→ **Material shown**
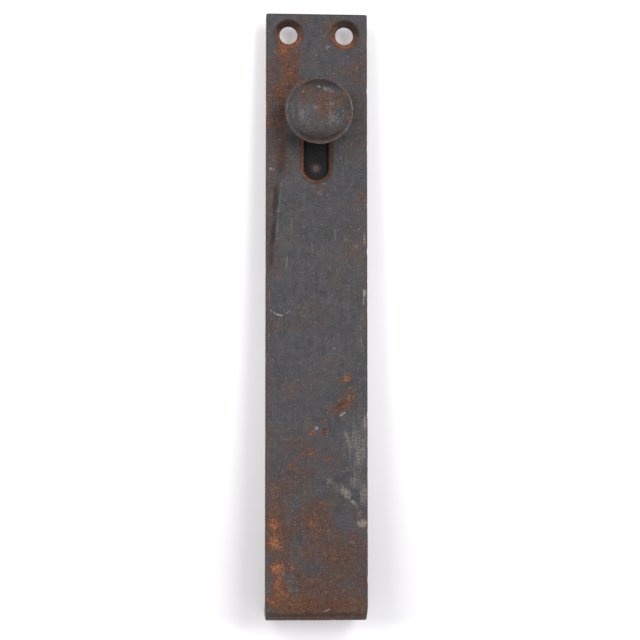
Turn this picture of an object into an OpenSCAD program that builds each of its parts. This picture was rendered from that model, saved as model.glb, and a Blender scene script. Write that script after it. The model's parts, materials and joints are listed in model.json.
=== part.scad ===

* * *

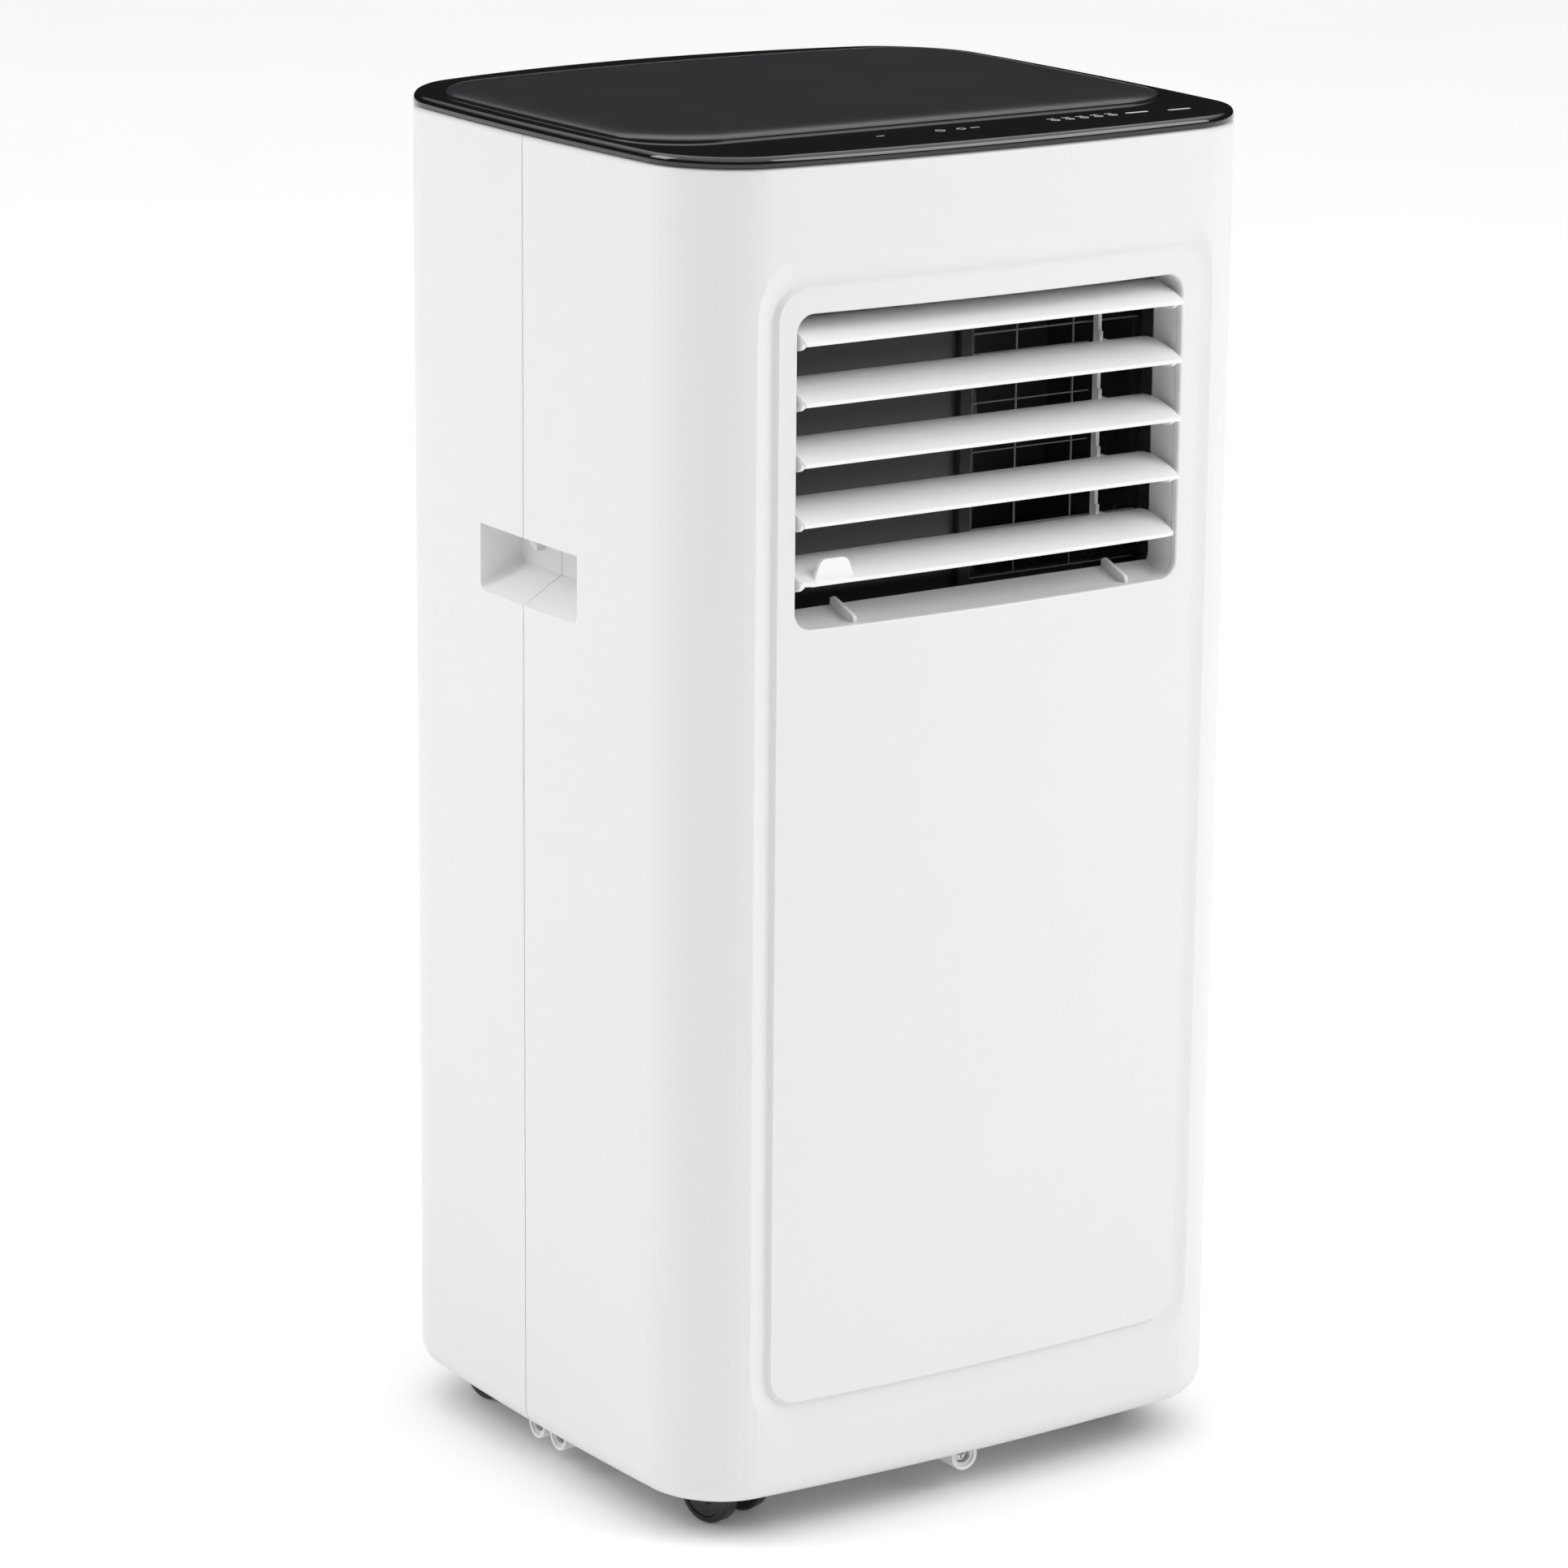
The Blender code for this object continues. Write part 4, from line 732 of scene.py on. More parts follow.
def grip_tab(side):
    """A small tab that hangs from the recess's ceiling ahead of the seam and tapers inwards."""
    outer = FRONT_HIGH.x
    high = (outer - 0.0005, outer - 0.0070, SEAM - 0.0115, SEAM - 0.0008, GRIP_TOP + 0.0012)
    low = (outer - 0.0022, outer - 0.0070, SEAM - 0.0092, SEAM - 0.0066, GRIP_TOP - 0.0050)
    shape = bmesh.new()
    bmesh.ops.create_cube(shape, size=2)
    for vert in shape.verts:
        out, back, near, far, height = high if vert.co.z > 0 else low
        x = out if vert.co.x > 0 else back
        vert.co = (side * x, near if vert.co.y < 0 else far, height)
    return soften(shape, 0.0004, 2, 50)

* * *

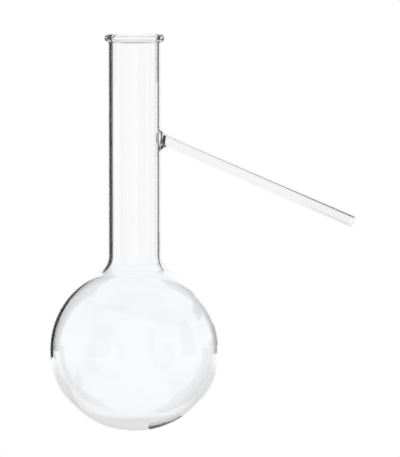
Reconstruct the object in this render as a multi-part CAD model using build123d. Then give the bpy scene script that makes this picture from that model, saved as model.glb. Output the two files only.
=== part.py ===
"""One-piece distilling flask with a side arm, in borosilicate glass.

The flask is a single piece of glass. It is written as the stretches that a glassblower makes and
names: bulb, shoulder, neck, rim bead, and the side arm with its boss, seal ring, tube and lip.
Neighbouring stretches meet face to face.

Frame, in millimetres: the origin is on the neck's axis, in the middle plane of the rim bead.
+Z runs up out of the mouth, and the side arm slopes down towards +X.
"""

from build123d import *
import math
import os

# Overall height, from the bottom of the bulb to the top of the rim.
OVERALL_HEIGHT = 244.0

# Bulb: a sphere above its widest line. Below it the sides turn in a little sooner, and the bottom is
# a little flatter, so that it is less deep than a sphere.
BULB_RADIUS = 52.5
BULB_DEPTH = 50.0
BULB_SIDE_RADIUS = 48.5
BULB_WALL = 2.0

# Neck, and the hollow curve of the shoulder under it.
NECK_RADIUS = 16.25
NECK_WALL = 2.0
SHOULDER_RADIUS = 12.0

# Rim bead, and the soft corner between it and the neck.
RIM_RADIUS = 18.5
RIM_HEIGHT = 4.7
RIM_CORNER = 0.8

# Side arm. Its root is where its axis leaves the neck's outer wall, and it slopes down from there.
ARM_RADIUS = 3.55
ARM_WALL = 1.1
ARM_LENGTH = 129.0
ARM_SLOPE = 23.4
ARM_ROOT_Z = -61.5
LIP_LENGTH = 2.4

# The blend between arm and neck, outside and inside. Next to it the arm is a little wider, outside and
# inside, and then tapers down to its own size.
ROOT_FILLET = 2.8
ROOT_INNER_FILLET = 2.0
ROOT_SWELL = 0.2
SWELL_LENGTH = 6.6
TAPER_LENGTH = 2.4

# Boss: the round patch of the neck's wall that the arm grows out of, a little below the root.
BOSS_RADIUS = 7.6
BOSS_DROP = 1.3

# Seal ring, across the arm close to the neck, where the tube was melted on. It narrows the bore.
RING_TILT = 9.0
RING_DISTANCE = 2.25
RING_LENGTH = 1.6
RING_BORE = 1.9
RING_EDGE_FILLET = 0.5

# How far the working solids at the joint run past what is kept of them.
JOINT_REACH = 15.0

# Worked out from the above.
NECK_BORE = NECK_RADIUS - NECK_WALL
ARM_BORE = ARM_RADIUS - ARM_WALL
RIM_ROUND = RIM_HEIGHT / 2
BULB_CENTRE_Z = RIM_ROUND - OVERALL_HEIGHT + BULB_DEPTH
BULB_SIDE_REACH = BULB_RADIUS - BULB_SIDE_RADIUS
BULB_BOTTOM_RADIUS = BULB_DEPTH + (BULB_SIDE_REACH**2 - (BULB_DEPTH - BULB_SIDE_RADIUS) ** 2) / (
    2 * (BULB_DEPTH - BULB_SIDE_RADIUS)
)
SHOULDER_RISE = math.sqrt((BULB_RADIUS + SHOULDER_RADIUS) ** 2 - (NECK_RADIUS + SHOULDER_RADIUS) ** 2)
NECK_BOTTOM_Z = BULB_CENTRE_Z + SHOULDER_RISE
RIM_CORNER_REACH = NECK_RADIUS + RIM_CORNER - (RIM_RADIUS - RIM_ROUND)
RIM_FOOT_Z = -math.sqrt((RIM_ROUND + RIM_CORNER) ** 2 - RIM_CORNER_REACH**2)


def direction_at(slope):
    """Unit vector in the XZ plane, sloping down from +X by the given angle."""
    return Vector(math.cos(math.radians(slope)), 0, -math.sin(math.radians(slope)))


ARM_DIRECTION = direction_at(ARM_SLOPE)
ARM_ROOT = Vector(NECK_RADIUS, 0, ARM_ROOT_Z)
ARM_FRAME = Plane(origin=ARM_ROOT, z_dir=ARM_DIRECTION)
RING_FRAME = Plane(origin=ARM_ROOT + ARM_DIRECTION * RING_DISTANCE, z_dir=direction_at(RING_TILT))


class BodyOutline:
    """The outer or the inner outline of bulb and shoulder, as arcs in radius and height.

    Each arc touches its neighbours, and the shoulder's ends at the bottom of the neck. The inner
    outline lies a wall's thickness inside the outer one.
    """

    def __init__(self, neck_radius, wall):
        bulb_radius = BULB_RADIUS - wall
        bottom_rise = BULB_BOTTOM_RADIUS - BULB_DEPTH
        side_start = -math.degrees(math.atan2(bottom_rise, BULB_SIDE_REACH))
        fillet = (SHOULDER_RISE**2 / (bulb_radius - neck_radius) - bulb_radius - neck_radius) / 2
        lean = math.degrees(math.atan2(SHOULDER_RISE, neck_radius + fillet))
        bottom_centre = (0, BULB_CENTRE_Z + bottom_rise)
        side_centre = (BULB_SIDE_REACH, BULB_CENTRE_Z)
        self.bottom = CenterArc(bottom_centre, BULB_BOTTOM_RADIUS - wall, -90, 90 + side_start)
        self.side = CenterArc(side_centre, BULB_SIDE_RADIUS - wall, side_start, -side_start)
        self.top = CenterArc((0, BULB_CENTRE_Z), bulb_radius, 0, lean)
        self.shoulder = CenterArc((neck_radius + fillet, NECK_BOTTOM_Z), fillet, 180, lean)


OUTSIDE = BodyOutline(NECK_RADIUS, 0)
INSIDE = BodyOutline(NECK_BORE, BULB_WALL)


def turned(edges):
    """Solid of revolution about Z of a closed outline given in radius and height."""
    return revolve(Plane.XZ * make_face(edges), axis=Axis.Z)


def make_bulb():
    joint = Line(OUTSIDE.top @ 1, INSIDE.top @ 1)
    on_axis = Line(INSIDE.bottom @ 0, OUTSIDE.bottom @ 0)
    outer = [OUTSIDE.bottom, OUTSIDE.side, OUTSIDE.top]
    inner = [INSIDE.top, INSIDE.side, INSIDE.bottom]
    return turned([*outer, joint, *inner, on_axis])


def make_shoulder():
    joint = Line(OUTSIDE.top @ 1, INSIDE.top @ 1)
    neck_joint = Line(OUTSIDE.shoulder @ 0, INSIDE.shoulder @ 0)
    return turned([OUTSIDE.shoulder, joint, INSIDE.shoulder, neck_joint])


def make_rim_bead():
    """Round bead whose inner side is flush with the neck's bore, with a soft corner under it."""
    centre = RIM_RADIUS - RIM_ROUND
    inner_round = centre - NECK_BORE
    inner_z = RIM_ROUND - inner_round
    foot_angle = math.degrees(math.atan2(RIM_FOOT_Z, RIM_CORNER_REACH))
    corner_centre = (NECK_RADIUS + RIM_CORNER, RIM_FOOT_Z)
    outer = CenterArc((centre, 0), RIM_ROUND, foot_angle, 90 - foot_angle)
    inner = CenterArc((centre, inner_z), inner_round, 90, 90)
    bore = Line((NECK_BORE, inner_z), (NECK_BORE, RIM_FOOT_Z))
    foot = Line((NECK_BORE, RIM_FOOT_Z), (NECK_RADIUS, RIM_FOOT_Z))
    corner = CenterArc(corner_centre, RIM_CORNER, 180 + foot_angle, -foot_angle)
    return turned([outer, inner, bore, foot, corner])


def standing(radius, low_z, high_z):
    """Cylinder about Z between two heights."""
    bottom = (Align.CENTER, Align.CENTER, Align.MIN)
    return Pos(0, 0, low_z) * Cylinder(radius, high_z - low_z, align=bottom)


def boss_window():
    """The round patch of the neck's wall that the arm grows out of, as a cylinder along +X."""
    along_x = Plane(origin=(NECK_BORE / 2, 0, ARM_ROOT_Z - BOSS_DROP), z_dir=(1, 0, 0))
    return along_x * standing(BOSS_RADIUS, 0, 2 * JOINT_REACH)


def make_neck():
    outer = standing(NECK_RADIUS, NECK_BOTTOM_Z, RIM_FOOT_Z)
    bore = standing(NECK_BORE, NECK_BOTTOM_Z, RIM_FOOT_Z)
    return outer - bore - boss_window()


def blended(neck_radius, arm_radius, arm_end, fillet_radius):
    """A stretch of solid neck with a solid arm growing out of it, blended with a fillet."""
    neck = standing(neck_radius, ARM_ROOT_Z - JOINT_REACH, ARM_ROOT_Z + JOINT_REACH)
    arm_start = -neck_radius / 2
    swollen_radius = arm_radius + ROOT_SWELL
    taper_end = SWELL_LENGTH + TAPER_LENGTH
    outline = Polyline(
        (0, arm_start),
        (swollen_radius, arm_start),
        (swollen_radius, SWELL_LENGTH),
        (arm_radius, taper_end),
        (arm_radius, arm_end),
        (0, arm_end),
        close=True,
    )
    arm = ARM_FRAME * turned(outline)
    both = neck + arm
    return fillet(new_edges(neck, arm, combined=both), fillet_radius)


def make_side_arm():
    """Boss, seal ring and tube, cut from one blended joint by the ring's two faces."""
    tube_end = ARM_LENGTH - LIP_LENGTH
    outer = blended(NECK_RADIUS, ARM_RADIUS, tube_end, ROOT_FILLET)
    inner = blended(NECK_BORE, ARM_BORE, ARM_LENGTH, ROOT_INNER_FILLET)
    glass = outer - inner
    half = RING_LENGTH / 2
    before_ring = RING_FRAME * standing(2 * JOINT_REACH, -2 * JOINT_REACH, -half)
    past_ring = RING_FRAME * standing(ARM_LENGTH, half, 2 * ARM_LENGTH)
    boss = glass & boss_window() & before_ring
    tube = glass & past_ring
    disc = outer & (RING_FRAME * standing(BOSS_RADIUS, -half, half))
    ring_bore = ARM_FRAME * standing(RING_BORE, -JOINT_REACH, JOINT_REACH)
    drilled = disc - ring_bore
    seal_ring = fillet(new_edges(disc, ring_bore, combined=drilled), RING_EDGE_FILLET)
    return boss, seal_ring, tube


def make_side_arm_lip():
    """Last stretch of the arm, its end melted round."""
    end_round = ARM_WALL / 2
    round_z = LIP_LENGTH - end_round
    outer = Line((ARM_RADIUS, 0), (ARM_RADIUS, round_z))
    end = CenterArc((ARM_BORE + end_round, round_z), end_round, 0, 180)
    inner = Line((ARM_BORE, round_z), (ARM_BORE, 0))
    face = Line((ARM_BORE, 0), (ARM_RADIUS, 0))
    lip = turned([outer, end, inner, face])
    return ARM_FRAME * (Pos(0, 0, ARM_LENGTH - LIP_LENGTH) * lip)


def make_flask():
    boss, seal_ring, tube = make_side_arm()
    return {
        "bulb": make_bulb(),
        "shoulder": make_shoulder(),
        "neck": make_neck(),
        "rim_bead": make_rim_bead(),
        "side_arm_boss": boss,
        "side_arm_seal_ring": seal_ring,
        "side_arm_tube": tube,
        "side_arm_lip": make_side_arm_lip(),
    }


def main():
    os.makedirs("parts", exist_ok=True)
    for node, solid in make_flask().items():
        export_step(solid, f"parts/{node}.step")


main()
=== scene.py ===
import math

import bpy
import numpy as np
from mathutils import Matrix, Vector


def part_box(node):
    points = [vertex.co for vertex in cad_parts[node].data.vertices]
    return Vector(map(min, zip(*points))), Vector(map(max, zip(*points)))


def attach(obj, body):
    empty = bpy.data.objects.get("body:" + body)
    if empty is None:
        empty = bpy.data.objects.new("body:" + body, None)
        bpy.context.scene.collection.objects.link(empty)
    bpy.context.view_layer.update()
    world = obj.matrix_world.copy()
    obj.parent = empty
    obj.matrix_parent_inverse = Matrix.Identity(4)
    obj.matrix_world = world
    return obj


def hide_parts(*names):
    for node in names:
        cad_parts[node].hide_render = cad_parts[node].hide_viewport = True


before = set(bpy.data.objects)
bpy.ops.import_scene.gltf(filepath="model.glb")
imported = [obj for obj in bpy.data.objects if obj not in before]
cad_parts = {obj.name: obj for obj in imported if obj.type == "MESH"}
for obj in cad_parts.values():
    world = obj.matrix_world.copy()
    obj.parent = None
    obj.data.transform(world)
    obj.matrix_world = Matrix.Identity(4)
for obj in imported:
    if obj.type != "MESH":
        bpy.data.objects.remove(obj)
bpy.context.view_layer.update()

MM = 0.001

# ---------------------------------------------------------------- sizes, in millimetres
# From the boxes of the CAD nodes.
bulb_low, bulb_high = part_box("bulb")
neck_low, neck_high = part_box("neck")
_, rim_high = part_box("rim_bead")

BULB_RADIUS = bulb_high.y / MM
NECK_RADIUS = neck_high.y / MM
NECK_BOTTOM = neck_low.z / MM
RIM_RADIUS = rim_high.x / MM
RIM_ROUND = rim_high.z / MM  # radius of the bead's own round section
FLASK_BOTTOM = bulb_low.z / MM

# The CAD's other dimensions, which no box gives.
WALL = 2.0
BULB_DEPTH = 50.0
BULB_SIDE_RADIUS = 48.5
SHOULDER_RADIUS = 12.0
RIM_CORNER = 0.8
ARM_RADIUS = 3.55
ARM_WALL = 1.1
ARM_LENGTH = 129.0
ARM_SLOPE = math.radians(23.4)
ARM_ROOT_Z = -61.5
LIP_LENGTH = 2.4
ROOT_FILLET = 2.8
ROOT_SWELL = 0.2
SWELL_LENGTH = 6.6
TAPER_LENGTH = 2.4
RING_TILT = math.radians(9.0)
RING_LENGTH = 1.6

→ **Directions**
Start at the line with "return boss, seal_ring, tube", stop at the line with "imported = [obj", and return every line in that stretch exactly, those two included.

→ **Solution for this problem**
    return boss, seal_ring, tube


def make_side_arm_lip():
    """Last stretch of the arm, its end melted round."""
    end_round = ARM_WALL / 2
    round_z = LIP_LENGTH - end_round
    outer = Line((ARM_RADIUS, 0), (ARM_RADIUS, round_z))
    end = CenterArc((ARM_BORE + end_round, round_z), end_round, 0, 180)
    inner = Line((ARM_BORE, round_z), (ARM_BORE, 0))
    face = Line((ARM_BORE, 0), (ARM_RADIUS, 0))
    lip = turned([outer, end, inner, face])
    return ARM_FRAME * (Pos(0, 0, ARM_LENGTH - LIP_LENGTH) * lip)


def make_flask():
    boss, seal_ring, tube = make_side_arm()
    return {
        "bulb": make_bulb(),
        "shoulder": make_shoulder(),
        "neck": make_neck(),
        "rim_bead": make_rim_bead(),
        "side_arm_boss": boss,
        "side_arm_seal_ring": seal_ring,
        "side_arm_tube": tube,
        "side_arm_lip": make_side_arm_lip(),
    }


def main():
    os.makedirs("parts", exist_ok=True)
    for node, solid in make_flask().items():
        export_step(solid, f"parts/{node}.step")


main()
=== scene.py ===
import math

import bpy
import numpy as np
from mathutils import Matrix, Vector


def part_box(node):
    points = [vertex.co for vertex in cad_parts[node].data.vertices]
    return Vector(map(min, zip(*points))), Vector(map(max, zip(*points)))


def attach(obj, body):
    empty = bpy.data.objects.get("body:" + body)
    if empty is None:
        empty = bpy.data.objects.new("body:" + body, None)
        bpy.context.scene.collection.objects.link(empty)
    bpy.context.view_layer.update()
    world = obj.matrix_world.copy()
    obj.parent = empty
    obj.matrix_parent_inverse = Matrix.Identity(4)
    obj.matrix_world = world
    return obj


def hide_parts(*names):
    for node in names:
        cad_parts[node].hide_render = cad_parts[node].hide_viewport = True


before = set(bpy.data.objects)
bpy.ops.import_scene.gltf(filepath="model.glb")
imported = [obj for obj in bpy.data.objects if obj not in before]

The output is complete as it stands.